**JOB**
Reproduce, word for word, only the lines from the one containing "cable_way = cable_wire % 0" through the one containing "record = json.load(file)", both included.

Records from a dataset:
[START]

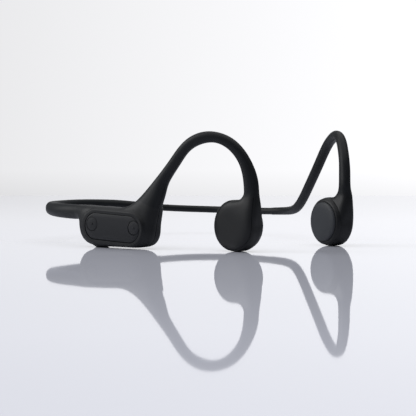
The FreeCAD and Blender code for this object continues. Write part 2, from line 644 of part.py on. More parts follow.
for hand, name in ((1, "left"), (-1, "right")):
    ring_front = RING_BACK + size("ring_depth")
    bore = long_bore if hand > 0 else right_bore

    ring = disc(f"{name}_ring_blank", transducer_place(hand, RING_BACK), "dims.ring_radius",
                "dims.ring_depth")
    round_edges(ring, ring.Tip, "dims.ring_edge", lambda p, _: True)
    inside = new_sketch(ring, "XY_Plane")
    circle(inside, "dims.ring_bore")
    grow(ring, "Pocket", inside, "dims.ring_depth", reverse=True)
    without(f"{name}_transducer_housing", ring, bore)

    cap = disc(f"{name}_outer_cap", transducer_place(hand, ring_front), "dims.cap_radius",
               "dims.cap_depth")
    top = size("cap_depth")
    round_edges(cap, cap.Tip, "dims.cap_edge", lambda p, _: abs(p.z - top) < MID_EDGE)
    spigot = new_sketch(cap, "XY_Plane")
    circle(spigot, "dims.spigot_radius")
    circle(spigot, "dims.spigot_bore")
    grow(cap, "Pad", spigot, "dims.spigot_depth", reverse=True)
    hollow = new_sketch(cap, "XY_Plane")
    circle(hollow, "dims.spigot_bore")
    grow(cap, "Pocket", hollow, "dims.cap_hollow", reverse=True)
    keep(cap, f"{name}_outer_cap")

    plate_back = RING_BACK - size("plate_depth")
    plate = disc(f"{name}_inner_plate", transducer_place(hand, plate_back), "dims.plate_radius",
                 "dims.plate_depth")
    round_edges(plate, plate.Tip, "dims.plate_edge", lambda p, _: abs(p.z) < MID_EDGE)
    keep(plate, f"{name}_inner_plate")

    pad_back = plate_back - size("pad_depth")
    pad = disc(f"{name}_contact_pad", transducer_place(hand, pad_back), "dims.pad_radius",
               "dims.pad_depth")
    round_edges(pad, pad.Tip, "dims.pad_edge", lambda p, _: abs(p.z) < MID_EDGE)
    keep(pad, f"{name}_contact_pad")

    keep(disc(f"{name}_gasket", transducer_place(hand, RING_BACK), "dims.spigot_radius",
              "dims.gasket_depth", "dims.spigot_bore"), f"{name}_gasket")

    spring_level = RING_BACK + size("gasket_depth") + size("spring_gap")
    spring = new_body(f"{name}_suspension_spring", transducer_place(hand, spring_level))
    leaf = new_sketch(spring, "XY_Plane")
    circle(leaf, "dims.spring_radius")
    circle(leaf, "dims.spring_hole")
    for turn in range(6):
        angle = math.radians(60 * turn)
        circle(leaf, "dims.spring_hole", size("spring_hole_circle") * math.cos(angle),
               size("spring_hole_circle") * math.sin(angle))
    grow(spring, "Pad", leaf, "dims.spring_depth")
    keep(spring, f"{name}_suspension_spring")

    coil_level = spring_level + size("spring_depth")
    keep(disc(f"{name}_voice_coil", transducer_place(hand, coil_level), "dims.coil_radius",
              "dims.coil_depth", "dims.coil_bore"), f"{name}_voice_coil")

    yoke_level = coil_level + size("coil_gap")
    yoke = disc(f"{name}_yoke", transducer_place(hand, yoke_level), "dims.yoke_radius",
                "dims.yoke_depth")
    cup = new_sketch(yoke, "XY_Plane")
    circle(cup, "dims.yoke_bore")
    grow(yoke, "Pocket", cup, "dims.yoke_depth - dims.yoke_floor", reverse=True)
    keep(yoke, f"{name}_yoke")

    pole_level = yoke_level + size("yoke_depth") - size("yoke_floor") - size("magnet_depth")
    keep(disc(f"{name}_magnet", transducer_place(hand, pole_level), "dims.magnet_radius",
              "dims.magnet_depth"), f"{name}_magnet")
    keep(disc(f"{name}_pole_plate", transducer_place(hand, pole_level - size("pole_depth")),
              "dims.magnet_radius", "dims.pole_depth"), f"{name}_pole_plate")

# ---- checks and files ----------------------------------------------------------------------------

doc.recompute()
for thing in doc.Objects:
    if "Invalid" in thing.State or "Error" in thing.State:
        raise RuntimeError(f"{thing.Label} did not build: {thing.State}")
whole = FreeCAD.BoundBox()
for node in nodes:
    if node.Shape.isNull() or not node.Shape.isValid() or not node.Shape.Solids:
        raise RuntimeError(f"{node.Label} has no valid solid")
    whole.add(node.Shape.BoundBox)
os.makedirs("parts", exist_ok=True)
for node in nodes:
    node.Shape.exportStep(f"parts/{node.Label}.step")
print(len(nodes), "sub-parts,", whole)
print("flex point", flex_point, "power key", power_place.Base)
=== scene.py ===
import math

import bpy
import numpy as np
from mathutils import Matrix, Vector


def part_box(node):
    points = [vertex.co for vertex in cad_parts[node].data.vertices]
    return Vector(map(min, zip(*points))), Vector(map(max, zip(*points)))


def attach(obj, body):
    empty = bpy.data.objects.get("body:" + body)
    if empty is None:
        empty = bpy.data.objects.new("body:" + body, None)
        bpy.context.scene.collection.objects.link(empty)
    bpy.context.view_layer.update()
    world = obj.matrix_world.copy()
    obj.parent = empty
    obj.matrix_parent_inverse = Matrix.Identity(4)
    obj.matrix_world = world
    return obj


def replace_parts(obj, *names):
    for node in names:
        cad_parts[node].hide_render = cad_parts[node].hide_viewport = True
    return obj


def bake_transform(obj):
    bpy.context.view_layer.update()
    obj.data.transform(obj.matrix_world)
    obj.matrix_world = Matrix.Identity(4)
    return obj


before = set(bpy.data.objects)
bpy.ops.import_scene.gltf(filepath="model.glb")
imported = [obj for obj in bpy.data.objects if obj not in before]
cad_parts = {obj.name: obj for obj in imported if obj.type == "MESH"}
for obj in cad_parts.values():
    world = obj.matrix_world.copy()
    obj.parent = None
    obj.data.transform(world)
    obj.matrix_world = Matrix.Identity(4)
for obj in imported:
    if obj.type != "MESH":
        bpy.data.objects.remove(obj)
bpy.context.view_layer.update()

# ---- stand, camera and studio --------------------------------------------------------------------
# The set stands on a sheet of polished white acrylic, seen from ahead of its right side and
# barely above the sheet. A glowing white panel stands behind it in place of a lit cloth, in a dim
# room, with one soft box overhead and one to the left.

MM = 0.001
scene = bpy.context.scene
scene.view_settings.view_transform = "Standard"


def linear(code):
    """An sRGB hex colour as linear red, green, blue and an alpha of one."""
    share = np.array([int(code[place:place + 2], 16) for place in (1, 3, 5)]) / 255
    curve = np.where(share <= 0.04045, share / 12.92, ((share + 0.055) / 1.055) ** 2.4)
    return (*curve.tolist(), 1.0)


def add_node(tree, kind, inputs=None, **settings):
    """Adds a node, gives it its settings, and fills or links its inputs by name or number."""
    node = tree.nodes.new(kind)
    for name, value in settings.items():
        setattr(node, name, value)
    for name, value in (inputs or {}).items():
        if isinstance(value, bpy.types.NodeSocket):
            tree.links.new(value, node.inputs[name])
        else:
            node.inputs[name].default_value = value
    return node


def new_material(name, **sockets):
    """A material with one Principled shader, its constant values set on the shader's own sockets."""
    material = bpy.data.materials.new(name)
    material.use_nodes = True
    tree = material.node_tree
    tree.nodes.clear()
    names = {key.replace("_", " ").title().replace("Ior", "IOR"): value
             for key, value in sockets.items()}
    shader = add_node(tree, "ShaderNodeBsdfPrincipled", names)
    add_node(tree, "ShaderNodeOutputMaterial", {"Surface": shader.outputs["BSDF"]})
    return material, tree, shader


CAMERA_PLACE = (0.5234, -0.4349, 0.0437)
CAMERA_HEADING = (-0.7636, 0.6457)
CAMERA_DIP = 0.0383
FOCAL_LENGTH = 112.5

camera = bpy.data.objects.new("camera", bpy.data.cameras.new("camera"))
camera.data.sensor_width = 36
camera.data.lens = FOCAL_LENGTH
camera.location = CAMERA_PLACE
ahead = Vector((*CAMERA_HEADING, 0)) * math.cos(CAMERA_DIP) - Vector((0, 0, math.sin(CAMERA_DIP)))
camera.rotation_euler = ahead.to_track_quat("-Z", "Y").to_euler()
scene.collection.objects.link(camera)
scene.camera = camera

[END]
[START]

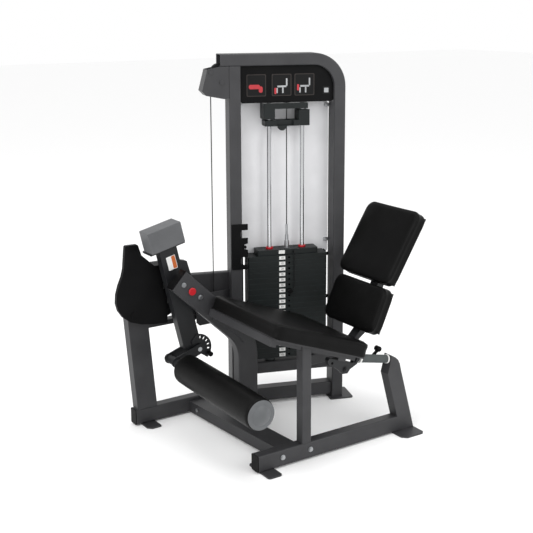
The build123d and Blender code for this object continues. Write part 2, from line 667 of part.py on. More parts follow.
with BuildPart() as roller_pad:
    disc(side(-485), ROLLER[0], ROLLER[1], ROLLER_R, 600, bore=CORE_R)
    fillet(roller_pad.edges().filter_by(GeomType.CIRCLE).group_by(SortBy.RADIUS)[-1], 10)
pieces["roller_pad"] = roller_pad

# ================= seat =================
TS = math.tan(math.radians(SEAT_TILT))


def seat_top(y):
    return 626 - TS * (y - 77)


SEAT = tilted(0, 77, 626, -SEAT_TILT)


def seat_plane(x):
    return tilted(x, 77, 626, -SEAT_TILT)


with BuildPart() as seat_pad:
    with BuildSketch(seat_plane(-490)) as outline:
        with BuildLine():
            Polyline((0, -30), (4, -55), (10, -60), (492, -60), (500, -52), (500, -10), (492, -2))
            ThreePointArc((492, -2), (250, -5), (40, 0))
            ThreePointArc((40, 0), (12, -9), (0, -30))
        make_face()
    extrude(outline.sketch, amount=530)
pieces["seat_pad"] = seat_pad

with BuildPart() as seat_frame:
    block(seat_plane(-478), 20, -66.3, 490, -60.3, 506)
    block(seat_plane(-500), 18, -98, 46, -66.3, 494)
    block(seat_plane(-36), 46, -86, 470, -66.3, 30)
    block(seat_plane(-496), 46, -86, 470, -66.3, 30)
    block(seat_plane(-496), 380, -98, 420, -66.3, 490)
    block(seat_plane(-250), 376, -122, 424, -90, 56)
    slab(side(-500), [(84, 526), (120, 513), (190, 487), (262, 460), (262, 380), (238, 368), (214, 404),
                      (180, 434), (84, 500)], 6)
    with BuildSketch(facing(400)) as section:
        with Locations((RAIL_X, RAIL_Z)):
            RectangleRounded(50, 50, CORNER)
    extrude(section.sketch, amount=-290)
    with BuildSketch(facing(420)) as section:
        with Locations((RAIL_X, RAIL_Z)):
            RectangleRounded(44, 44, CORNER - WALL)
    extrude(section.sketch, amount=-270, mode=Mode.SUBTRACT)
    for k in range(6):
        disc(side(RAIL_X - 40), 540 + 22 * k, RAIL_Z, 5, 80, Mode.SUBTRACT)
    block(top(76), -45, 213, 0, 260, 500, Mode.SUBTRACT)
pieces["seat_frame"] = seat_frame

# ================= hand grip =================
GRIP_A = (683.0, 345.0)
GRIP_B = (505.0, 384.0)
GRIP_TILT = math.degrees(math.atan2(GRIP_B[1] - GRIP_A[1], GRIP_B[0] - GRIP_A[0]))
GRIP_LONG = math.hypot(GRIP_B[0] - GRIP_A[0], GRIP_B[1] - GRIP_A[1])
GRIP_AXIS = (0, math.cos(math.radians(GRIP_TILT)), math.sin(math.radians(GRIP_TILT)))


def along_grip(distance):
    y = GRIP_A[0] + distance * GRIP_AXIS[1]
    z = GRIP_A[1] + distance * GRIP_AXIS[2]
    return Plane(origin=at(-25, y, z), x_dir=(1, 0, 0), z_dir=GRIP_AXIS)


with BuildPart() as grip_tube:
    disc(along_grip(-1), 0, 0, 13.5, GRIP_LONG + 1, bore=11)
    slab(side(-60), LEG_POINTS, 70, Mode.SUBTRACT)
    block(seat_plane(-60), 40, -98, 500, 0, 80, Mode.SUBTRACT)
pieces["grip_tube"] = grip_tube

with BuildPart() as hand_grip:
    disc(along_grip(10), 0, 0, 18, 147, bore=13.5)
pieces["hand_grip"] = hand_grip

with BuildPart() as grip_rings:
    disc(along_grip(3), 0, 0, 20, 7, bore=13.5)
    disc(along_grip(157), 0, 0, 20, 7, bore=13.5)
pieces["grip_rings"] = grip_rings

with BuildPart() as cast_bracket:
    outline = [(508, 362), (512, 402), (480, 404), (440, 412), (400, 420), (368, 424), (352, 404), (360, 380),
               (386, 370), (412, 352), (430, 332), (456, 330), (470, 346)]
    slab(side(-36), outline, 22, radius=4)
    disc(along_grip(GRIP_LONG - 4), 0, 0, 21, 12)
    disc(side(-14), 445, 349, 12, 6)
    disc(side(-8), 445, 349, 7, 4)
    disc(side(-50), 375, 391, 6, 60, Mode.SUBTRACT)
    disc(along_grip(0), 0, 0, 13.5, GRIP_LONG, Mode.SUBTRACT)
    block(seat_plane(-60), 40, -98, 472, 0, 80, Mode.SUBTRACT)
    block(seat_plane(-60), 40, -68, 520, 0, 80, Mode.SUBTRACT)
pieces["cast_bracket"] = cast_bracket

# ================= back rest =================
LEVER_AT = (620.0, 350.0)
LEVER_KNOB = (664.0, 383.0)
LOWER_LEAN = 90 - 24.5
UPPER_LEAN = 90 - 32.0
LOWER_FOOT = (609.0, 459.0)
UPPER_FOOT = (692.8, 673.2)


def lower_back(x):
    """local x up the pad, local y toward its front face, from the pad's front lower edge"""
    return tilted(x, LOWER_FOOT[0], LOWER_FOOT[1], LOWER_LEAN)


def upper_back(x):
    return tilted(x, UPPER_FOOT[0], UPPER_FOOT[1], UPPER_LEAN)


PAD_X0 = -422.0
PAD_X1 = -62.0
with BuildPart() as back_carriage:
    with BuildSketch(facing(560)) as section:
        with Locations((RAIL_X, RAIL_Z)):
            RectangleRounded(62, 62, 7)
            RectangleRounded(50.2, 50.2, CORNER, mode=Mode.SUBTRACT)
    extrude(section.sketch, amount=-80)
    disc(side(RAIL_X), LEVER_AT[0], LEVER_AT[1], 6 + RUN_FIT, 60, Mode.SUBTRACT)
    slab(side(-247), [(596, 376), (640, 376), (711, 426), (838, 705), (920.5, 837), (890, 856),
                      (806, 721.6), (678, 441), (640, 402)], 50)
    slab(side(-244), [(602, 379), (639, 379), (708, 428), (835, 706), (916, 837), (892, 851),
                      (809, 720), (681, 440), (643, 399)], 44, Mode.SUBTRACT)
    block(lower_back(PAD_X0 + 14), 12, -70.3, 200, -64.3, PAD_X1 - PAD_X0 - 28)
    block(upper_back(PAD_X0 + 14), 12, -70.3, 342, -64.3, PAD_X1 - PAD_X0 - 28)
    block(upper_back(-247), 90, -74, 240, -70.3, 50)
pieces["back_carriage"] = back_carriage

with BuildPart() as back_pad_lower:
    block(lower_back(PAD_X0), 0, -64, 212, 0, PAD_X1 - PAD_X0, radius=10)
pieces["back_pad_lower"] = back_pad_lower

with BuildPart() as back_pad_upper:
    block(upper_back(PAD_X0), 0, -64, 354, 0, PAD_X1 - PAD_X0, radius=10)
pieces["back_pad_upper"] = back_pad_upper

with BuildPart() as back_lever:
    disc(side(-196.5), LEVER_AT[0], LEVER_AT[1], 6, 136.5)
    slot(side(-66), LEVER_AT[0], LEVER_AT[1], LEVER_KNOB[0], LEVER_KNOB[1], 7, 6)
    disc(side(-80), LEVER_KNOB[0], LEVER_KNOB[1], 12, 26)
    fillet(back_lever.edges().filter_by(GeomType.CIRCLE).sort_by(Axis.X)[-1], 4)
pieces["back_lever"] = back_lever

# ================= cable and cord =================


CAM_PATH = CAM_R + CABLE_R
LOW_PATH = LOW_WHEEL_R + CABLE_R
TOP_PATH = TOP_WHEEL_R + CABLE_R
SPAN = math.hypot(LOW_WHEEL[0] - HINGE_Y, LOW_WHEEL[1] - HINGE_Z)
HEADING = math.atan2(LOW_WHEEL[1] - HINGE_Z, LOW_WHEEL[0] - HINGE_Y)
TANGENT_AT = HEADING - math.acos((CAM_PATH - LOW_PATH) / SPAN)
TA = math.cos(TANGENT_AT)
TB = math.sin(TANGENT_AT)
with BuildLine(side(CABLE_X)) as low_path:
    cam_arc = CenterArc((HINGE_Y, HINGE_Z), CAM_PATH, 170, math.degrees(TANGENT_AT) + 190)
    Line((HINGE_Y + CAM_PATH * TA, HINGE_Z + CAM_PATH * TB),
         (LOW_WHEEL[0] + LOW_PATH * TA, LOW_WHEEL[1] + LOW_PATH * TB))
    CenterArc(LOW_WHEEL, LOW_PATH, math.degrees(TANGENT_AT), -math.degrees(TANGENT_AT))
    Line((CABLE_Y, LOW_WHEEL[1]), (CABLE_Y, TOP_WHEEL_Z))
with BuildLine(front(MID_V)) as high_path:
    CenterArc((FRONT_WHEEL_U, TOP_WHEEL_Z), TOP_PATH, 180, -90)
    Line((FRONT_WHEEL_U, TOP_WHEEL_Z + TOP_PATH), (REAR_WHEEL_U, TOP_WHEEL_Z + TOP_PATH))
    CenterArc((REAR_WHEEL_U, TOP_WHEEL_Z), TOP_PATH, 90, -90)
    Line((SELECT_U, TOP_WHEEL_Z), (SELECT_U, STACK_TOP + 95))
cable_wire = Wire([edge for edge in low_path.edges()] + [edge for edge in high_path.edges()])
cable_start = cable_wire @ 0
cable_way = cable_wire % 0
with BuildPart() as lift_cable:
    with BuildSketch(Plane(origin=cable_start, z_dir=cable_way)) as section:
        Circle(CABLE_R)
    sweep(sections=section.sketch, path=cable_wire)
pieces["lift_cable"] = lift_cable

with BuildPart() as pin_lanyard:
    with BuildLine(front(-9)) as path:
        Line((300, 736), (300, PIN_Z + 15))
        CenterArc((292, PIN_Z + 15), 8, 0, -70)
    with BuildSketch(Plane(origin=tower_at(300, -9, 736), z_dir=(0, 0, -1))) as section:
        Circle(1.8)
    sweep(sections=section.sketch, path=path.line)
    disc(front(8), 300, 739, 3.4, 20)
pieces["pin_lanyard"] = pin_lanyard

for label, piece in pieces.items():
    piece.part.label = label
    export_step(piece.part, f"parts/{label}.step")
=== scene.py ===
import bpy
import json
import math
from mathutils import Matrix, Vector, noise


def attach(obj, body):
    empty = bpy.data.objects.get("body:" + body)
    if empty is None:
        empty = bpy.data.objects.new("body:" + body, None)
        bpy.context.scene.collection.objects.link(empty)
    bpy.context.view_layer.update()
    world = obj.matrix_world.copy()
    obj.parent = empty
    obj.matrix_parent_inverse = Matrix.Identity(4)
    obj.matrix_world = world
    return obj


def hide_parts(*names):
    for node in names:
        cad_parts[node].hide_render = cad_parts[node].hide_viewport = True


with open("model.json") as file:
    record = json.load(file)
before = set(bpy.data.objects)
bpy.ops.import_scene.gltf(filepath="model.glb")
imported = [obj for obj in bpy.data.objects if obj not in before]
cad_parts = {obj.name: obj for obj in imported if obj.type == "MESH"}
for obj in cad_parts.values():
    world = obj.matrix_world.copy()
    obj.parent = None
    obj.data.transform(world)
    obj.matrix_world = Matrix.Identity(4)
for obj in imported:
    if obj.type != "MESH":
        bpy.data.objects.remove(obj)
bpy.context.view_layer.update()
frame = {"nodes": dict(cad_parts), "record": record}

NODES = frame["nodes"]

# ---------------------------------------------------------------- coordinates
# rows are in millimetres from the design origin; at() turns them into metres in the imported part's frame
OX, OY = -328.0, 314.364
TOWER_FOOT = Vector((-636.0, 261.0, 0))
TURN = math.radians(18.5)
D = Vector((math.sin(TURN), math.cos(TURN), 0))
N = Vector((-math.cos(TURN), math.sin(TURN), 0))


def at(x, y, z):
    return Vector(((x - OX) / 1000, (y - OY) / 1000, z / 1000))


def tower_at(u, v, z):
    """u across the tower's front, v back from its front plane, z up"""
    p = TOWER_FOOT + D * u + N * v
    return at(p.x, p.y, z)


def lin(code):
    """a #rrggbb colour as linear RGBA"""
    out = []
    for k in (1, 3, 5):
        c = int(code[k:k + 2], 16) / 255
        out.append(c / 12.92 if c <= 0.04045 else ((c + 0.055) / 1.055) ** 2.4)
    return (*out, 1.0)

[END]
[START]

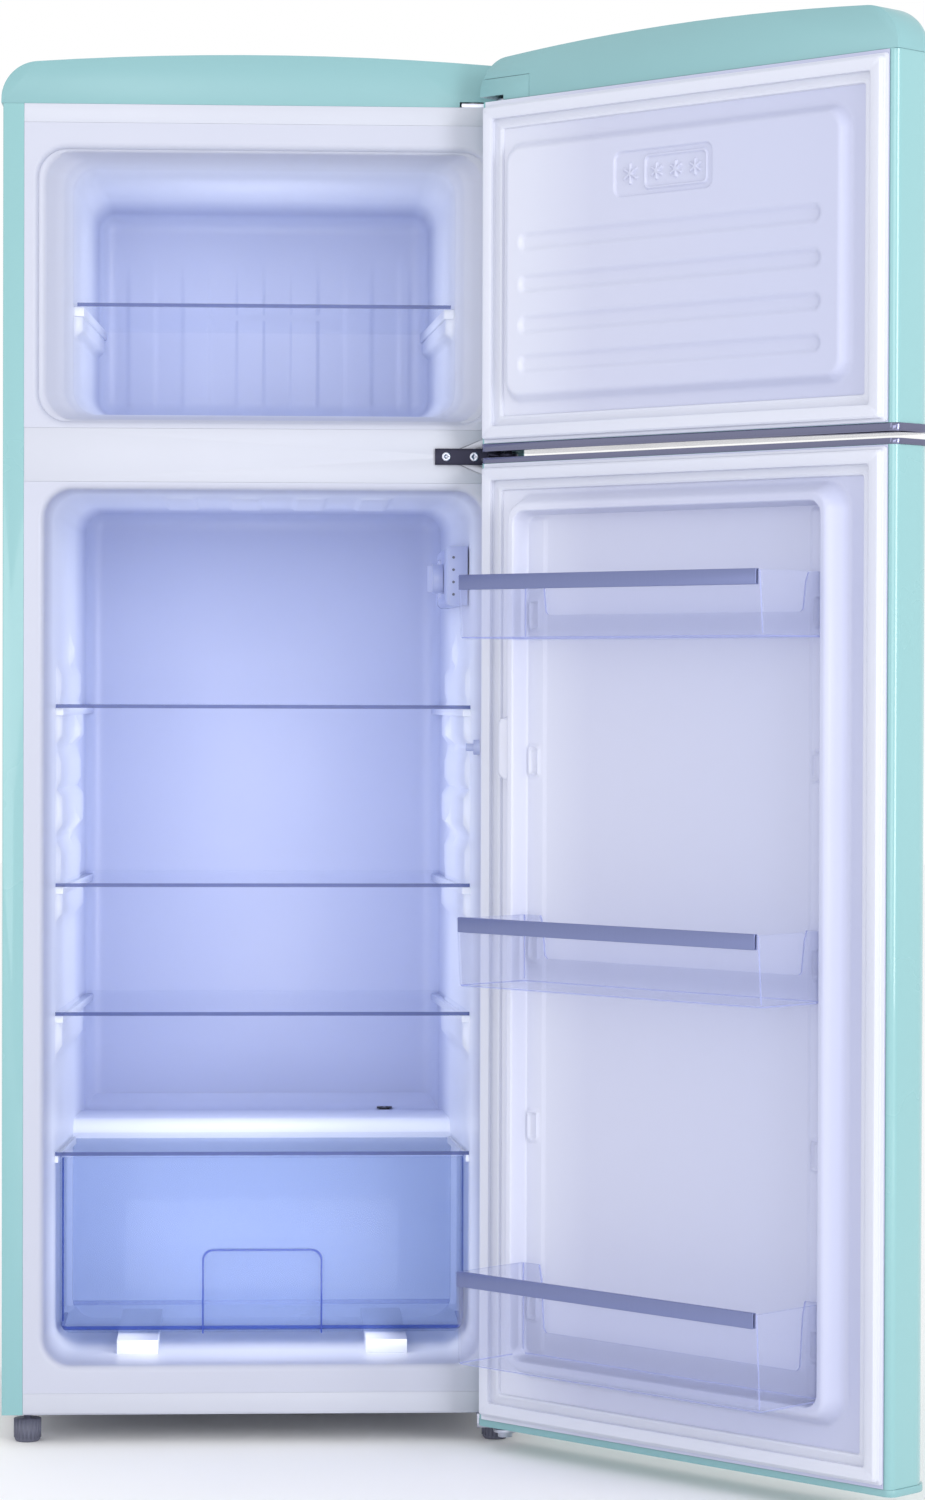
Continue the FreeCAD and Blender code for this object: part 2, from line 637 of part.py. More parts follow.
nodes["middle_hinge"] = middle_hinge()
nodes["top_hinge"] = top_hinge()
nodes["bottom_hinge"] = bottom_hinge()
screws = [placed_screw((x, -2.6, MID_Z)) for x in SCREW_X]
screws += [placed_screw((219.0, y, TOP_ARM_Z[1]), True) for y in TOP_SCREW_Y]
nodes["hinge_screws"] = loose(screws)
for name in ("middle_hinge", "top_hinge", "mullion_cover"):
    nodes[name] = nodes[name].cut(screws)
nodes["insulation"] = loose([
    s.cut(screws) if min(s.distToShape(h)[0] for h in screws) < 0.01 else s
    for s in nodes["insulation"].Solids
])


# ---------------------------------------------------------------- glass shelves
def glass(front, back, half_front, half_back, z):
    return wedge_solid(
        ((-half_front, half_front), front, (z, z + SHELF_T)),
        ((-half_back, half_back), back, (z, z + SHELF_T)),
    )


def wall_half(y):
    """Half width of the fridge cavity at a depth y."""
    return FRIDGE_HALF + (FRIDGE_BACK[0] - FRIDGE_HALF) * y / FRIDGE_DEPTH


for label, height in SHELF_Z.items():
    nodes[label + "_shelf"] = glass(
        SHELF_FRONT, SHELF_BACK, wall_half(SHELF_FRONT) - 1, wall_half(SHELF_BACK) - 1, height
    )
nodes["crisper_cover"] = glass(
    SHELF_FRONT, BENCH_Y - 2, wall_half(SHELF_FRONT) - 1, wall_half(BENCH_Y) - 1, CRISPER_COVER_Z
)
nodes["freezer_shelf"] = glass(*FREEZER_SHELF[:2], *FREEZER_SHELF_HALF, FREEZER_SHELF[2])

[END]

**TASK RESULT**
cable_way = cable_wire % 0
with BuildPart() as lift_cable:
    with BuildSketch(Plane(origin=cable_start, z_dir=cable_way)) as section:
        Circle(CABLE_R)
    sweep(sections=section.sketch, path=cable_wire)
pieces["lift_cable"] = lift_cable

with BuildPart() as pin_lanyard:
    with BuildLine(front(-9)) as path:
        Line((300, 736), (300, PIN_Z + 15))
        CenterArc((292, PIN_Z + 15), 8, 0, -70)
    with BuildSketch(Plane(origin=tower_at(300, -9, 736), z_dir=(0, 0, -1))) as section:
        Circle(1.8)
    sweep(sections=section.sketch, path=path.line)
    disc(front(8), 300, 739, 3.4, 20)
pieces["pin_lanyard"] = pin_lanyard

for label, piece in pieces.items():
    piece.part.label = label
    export_step(piece.part, f"parts/{label}.step")
=== scene.py ===
import bpy
import json
import math
from mathutils import Matrix, Vector, noise


def attach(obj, body):
    empty = bpy.data.objects.get("body:" + body)
    if empty is None:
        empty = bpy.data.objects.new("body:" + body, None)
        bpy.context.scene.collection.objects.link(empty)
    bpy.context.view_layer.update()
    world = obj.matrix_world.copy()
    obj.parent = empty
    obj.matrix_parent_inverse = Matrix.Identity(4)
    obj.matrix_world = world
    return obj


def hide_parts(*names):
    for node in names:
        cad_parts[node].hide_render = cad_parts[node].hide_viewport = True


with open("model.json") as file:
    record = json.load(file)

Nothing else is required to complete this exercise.